When Hybrid Works Best

Hybrid approaches work when enterprises:

  • Need consistency and compliance
  • Want to scale delivery across domains
  • Are transitioning gradually toward decentralization

Decision Framework: Which Model Fits Your Organization?

Executives should ask:

  • Do we have strong domain data ownership today?
  • Can governance scale beyond a central team?
  • Are AI use cases domain-specific or cross-enterprise?
  • Is speed or consistency the primary constraint?

Maturity-Based Guidance

  • Early maturity → Centralized warehouse
  • Growing scale → Hybrid model
  • High maturity and autonomy → Data Mesh

Common Missteps

  • Adopting Data Mesh without governance
  • Over-centralizing in fast-moving environments
  • Treating architecture as a one-time decision

How Apptad Supports Data Architecture Modernization

Apptad works with enterprises to modernize data architectures in ways that align with business goals, operating models, and governance requirements. This includes supporting data engineering and integration initiatives, modernizing cloud and analytics platforms, establishing scalable governance and operating models, and enabling analytics and AI capabilities across centralized, federated, and hybrid environments.

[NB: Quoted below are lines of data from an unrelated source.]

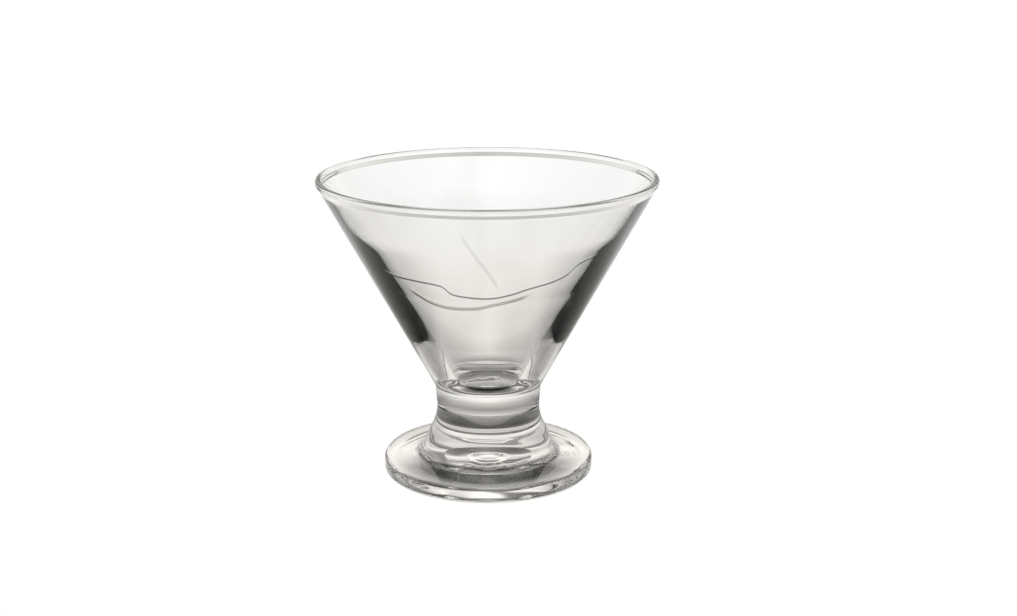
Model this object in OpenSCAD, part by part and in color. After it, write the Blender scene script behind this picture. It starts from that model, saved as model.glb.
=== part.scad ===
// Ice cream glass pressed in one piece of clear glass.
// A round foot flares up into a short solid neck, and the bowl above it is a
// wide cone. The origin is the middle of the foot, on the table, and Z is up.

/* [Overall] */
// Height from the table to the top of the rim
glass_h = 90; // [84:1:110]
// Outer diameter of the rim
rim_d = 100; // [92:1:120]

/* [Foot] */
// Outer diameter of the foot
foot_d = 63; // [58:1:76]
// Height of the foot's upright edge
foot_edge_h = 4.9; // [4:0.1:6]
// Rounding of the foot's upper and lower edge
foot_round = 1.2; // [0.6:0.1:1.8]
// How much the foot's top face rises on its way in to the flare
foot_rise = 0.6; // [0.2:0.1:1.5]
// Depth of the hollow under the foot, which narrows evenly up to its middle
hollow_h = 1.9; // [1:0.1:3.5]
// Diameter of the flat middle of that hollow
hollow_d = 7; // [5:0.5:12]
// Width of the ring that the glass stands on
ring_w = 3.5; // [3:0.1:7]

/* [Neck] */
// Diameter of the flare where it leaves the foot
flare_d = 41.6; // [38:0.2:46]
// Diameter of the neck at its waist
waist_d = 30.3; // [27:0.1:31]
// Height of the flare, from the top of the foot's edge to the waist
flare_h = 12.6; // [10:0.2:15]
// Diameter of the crease between the neck and the bowl
crease_d = 31.8; // [31.2:0.2:35]
// Height of the neck, from the waist to the crease
neck_h = 9.1; // [7:0.1:12]

/* [Bowl] */
// How much the outer wall stands back from the rim's bead
bead_out = 0.9; // [0.4:0.1:1.5]
// Height of the bead around the rim
bead_h = 2.8; // [2.2:0.1:4]
// Thickness of the lip
lip_t = 1.9; // [1.8:0.1:2.4]
// Thickness of the wall under the bead, measured level
wall_t = 1.2; // [1:0.1:1.9]
// How far below the rim the thin upper part of the wall ends
upper_drop = 14; // [11:0.5:17]
// Thickness of the wall there, measured level
upper_t = 1.9; // [1.4:0.05:2.6]
// How far below the rim the wall's upper half ends
shoulder_drop = 29; // [26:0.5:31]
// Thickness of the wall there, measured level
shoulder_t = 3.95; // [2.5:0.05:5]
// How far below the rim the thick lower part of the wall begins
middle_drop = 46; // [43:0.5:48]
// Thickness of the wall there, measured level
middle_t = 6; // [5:0.05:7.5]
// Height of the floor inside the bowl above the crease
floor_over = 1.3; // [0.2:0.1:3]
// Thickness that the wall would have at the floor without its rounding, measured level
base_t = 7.5; // [6.2:0.1:9.5]

/* [Hidden] */

// Largest turn between two points along a rounded stretch, in degrees
arc_step = 6;
// Turn below which a corner needs no rounding, in degrees
least_turn = 0.2;
// Roundings of the pressed shape, each named after the corner that it softens
hollow_round = 60;
ring_round = 3;
flare_round = 3;
waist_round = 14;
crease_round = 2.6;
bead_round = 1.2;
lip_round = lip_t * 0.45;
inner_bead_round = 1;
upper_round = 60;
shoulder_round = 40;
middle_round = 40;
floor_round = 8;
// Part of the bead's height that stands upright below the rim
bead_upright = bead_h * 0.55;

// Heights that follow from the sizes above
waist_z = foot_edge_h + flare_h;
crease_z = waist_z + neck_h;
wall_top_z = glass_h - bead_h;
upper_z = glass_h - upper_drop;
shoulder_z = glass_h - shoulder_drop;
middle_z = glass_h - middle_drop;
floor_z = crease_z + floor_over;

// Turn at the edge of the hollow's flat middle, and the largest rounding that fits there
hollow_turn = atan(hollow_h / (foot_d / 2 - ring_w - hollow_d / 2));
hollow_room = 0.45 * hollow_d / tan(hollow_turn / 2);

// Radius of the bowl's outer wall at its top, and at any height below that
wall_top_r = rim_d / 2 - bead_out;
function wall_r(z) =
    crease_d / 2 + (wall_top_r - crease_d / 2) * (z - crease_z) / (wall_top_z - crease_z);

// Corners of the section as [radius, height, rounding], from the middle of the
// underside outwards, up the outside, over the rim and down to the floor
section = [
    [0, hollow_h, 0],
    [hollow_d / 2, hollow_h, min(hollow_round, hollow_room)],
    [foot_d / 2 - ring_w, 0, ring_round],
    [foot_d / 2, 0, foot_round],
    [foot_d / 2, foot_edge_h, foot_round],
    [flare_d / 2, foot_edge_h + foot_rise, flare_round],
    [waist_d / 2, waist_z, waist_round],
    [crease_d / 2, crease_z, crease_round],
    [wall_top_r, wall_top_z, bead_round],
    [rim_d / 2, glass_h - bead_upright, bead_round / 2],
    [rim_d / 2, glass_h, lip_round],
    [rim_d / 2 - lip_t, glass_h, lip_round],
    [wall_top_r - wall_t, wall_top_z, inner_bead_round],
    [wall_r(upper_z) - upper_t, upper_z, upper_round],
    [wall_r(shoulder_z) - shoulder_t, shoulder_z, shoulder_round],
    [wall_r(middle_z) - middle_t, middle_z, middle_round],
    [wall_r(floor_z) - base_t, floor_z, floor_round],
    [0, floor_z, 0],
];

// Direction of v at length 1
function unit(v) = v / norm(v);

// Arc that rounds corner b on the way from a to c, touching both its sides;
// where the way hardly turns, the corner stays a point
function arc(a, b, c, rounding) =
    let (
        back = unit(a - b),
        ahead = unit(c - b),
        half = acos(max(-1, back * ahead)) / 2,
        centre = b + unit(back + ahead) * rounding / sin(half),
        spoke = b + back * rounding / tan(half) - centre,
        turn = 180 - 2 * half,
        side = sign(cross(ahead, back)),
        steps = ceil(turn / arc_step) + 1
    )
    turn < least_turn ? [b] : [
        for (i = [0:steps])
            let (angle = side * turn * i / steps)
            centre + spoke * cos(angle) + [-spoke.y, spoke.x] * sin(angle)
    ];

// Outline through a list of corners, each replaced by its arc
function rounded(corners) = [
    for (i = [0:len(corners) - 1])
        let (b = corners[i])
        if (b.z == 0)
            [b.x, b.y]
        else
            let (a = corners[i - 1], c = corners[i + 1])
            each arc([a.x, a.y], [b.x, b.y], [c.x, c.y], b.z)
];

// Foot, neck and bowl, one body of revolution
module ice_cream_glass() {
    color([0.93, 0.95, 0.96, 0.35])
        rotate_extrude($fn = 180)
            polygon(rounded(section));
}

ice_cream_glass();
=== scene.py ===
"""Ice cream glass pressed in one piece of clear glass, standing on a pale studio floor."""

import logging
import math
from dataclasses import dataclass, field
from enum import Enum

import bmesh
import bpy
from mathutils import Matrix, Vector


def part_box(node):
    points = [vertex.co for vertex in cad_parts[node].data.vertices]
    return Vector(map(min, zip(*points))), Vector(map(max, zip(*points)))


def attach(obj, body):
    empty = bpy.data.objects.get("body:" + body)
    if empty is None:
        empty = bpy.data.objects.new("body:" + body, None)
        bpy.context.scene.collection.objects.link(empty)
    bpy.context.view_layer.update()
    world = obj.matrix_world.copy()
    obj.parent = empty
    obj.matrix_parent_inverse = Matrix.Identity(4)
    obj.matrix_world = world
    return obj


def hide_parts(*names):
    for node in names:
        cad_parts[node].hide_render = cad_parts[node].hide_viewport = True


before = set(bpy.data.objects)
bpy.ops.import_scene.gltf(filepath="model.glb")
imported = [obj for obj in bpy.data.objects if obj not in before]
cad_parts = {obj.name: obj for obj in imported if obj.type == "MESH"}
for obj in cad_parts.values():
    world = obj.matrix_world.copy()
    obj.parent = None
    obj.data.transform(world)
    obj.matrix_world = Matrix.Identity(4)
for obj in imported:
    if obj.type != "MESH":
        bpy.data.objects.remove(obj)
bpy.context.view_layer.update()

MM = 0.001
BODY = "root"
NODE = "ice_cream_glass"

log = logging.getLogger("ice_cream_glass")


@dataclass(frozen=True)
class Corner:
    """One corner of the half section, with the radius that softens it.

    Args:
        radius: Distance from the axis, in metres.
        height: Height above the floor, in metres.
        rounding: Radius of the arc that replaces the corner, in metres; 0 keeps it sharp.
    """

    radius: float
    height: float
    rounding: float = 0.0

    def point(self) -> Vector:
        """The corner in the plane of the section."""
        return Vector((self.radius, 0.0, self.height))


class SectionPen:
    """Draws the half section as one chain of edges, with bmesh operators.

    Args:
        start: First point of the outline.
        piece: Longest straight piece, in metres.
        turn: Largest turn between two points of an arc, in degrees.
    """

    def __init__(self, start: Vector, piece: float, turn: float) -> None:
        """Starts the chain at its first vertex."""
        self.mesh: bmesh.types.BMesh = bmesh.new()
        self.tip: bmesh.types.BMVert = self.mesh.verts.new(start)
        self.piece = piece
        self.turn = turn

    def line(self, end: Vector) -> None:
        """Draws a straight stretch in even pieces.

        Args:
            end: Where the stretch ends.
        """
        way = end - self.tip.co
        count = max(1, math.ceil(way.length / self.piece))
        for _ in range(count):
            made = bmesh.ops.extrude_vert_indiv(self.mesh, verts=[self.tip])
            self.tip = made["verts"][0]
            bmesh.ops.translate(self.mesh, verts=[self.tip], vec=way / count)

    def arc(self, centre: Vector, angle: float) -> None:
        """Draws an arc about a centre, from the tip.

        Args:
            centre: Centre of the arc.
            angle: How far it turns about +Y, in radians.
        """
        count = max(2, math.ceil(abs(math.degrees(angle)) / self.turn))
        made = bmesh.ops.spin(
            self.mesh,
            geom=[self.tip],
            cent=centre,
            axis=(0.0, 1.0, 0.0),
            angle=angle,
            steps=count,
            use_merge=False,
            use_duplicate=False,
        )
        self.tip = next(g for g in made["geom_last"] if isinstance(g, bmesh.types.BMVert))

    def corner(self, before: Corner, here: Corner, after: Corner) -> None:
        """Draws up to a corner and along its arc.

        Args:
            before: The corner that the outline comes from.
            here: The corner that is rounded.
            after: The corner that the outline goes on to.
        """
        back = (before.point() - here.point()).normalized()
        ahead = (after.point() - here.point()).normalized()
        half = back.angle(ahead) / 2
        turn = math.pi - 2 * half
        if here.rounding <= 0 or turn < math.radians(0.2):
            self.line(here.point())
            return
        centre = here.point() + (back + ahead).normalized() * here.rounding / math.sin(half)
        self.line(here.point() + back * here.rounding / math.tan(half))
        self.arc(centre, math.copysign(turn, ahead.cross(back).y))


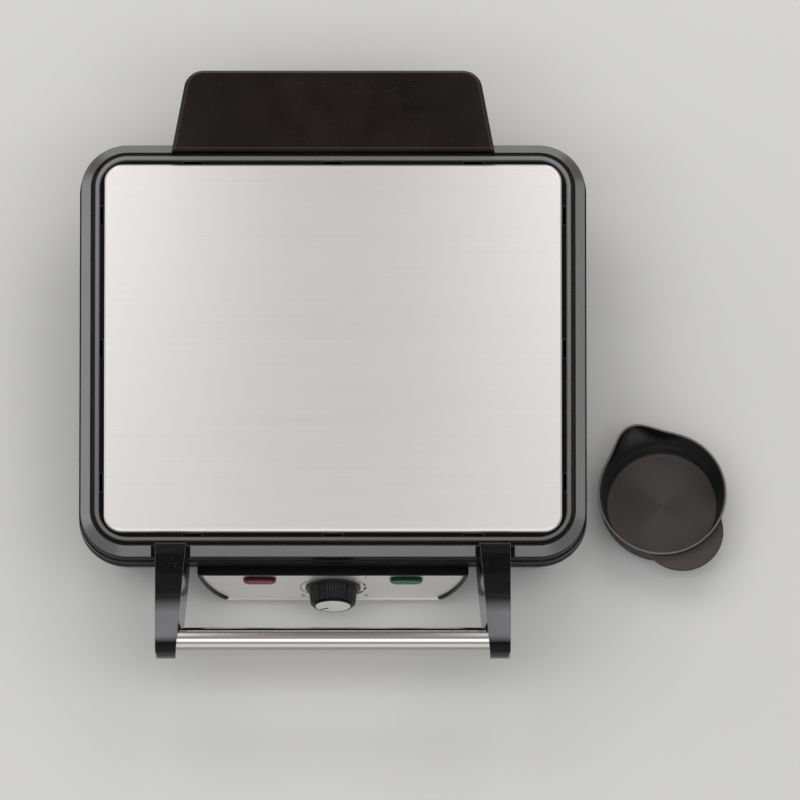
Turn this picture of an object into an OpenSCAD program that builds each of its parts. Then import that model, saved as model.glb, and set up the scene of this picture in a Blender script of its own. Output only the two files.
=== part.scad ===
// Contact grill with a hinged lid, a bar handle in front, a floating hinge under a rear hood,
// a thermostat knob with two indicator lamps, and a loose drip cup that stands under the fat spout.
// Frame: X to the right, Y to the rear, Z up. The origin lies on the flat underside of the base,
// in the plane of symmetry and halfway along the depth of the lid.

/* [Lid] */
// Width of the lid at the outer edge of its sloped flange
lid_w = 331; // [300:1:360]
// Depth of the lid at the outer edge of its sloped flange
lid_d = 284; // [260:1:310]
// Corner radius of the lid
lid_corner_r = 31; // [27:1:40]
// Height of the upright skirt under the flange
skirt_h = 13.5; // [12.5:0.5:18]
// Height of the bead along the bottom of the skirt
bead_h = 6; // [3:0.5:8]
// How far the bead stands proud of the skirt
bead_out = 0.7; // [0.3:0.1:1]
// Width of the sloped flange, seen from above
flange_run = 6.8; // [5:0.1:8]
// Rise of the sloped flange
flange_rise = 4.9; // [4:0.1:6]
// Width of the groove between flange and ridge
groove_w = 1.6; // [1:0.1:2.5]
// Depth of that groove below the inner edge of the flange
groove_depth = 2; // [1:0.1:2.2]
// Width of the raised ridge
ridge_w = 3.9; // [3:0.1:5]
// Height of the ridge above the inner edge of the flange
ridge_rise = 1.2; // [0.6:0.1:2]
// Gap between the ridge and the steel panel
panel_gap = 2.95; // [2.5:0.05:4]
// Height of the steel panel above the inner edge of the flange
panel_rise = 2.4; // [2:0.1:3.5]
// Height of the turned-down edge of the steel panel
panel_lip = 3; // [2.5:0.1:3.6]
// Thickness of the steel panel
panel_t = 0.8; // [0.5:0.1:1.2]
// Bend radius along the edge of the steel panel
panel_bend_r = 2; // [1.2:0.1:2.4]
// Corner radius of the steel panel
panel_corner_r = 12; // [9:0.5:15]
// Length of each clip slot beside the panel
clip_slot_l = 13; // [8:1:18]
// Spacing of the clip slots along each side
clip_pitch = 92; // [70:1:100]
// Wall of the lid moulding
lid_wall = 2.5; // [2:0.1:3]
// Thickness of the deck under the steel panel
deck_t = 3.5; // [3:0.1:4]

/* [Base] */
// Height of the tub from the underside of the base to the bottom of the rim
tub_h = 62; // [60:1:72]
// Height of the rim on top of the tub
rim_h = 7.5; // [6.5:0.5:10]
// How far the tub stands back from the rim
tub_inset = 9; // [7:0.5:10]
// Draft of the tub wall over its whole height
tub_draft = 10.5; // [9:0.5:11.5]
// Radius at the bottom edge of the tub
tub_edge_r = 5; // [3:0.5:7]
// Wall of the base moulding
base_wall = 2.5; // [2:0.1:3]
// Gap between rim and lid when the grill is shut
parting_gap = 1; // [0.6:0.1:2]
// Inner radius of the cord gland
gland_bore_r = 3.6; // [3:0.1:4.5]
// Height of the rubber feet
foot_h = 6; // [4:0.5:9]
// Radius of a rubber foot
foot_r = 9; // [7:0.5:11]
// Half the spacing of the feet across the grill
foot_x = 98; // [85:1:99]
// Half the spacing of the feet from front to back
foot_y = 108; // [95:1:109]

/* [Control panel] */
// Width of the silver plate along its top edge
plate_top_w = 172; // [160:1:178]
// Width of the silver plate along its bottom edge
plate_bottom_w = 135; // [120:1:145]
// Height of the silver plate
face_h = 50; // [47:1:51]
// Thickness of the silver plate
face_t = 1; // [0.8:0.1:1.5]
// Distance of the silver plate in front of the rim
face_out = 3.2; // [2.5:0.1:5]
// Height of the bottom edge of the silver plate above the underside
face_z = 10; // [9:0.5:11]
// Width of the black frame around the silver plate
frame_w = 2.8; // [2:0.1:3.5]
// Height of that frame in front of the silver plate
frame_proud = 1.3; // [0.8:0.1:2]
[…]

The focus is on practical execution—helping organizations design architectures that are resilient, adaptable, and aligned with long-term data and AI strategies.

Conclusion: Architecture as a Strategic Choice

There is no universally correct answer to the Data Mesh vs. Centralized Warehouse debate. In 2026, architecture must be treated as a strategic choice shaped by organizational maturity, governance capability, and AI ambition.

The most successful enterprises design architectures that evolve—balancing control with autonomy, speed with trust, and innovation with accountability. Data architecture is no longer just a platform decision. It is a foundational element of enterprise strategy, enabling analytics, AI, and decision intelligence at scale.

Choosing wisely—and revisiting the choice as the organization matures—will define which enterprises lead in the data-driven economy ahead.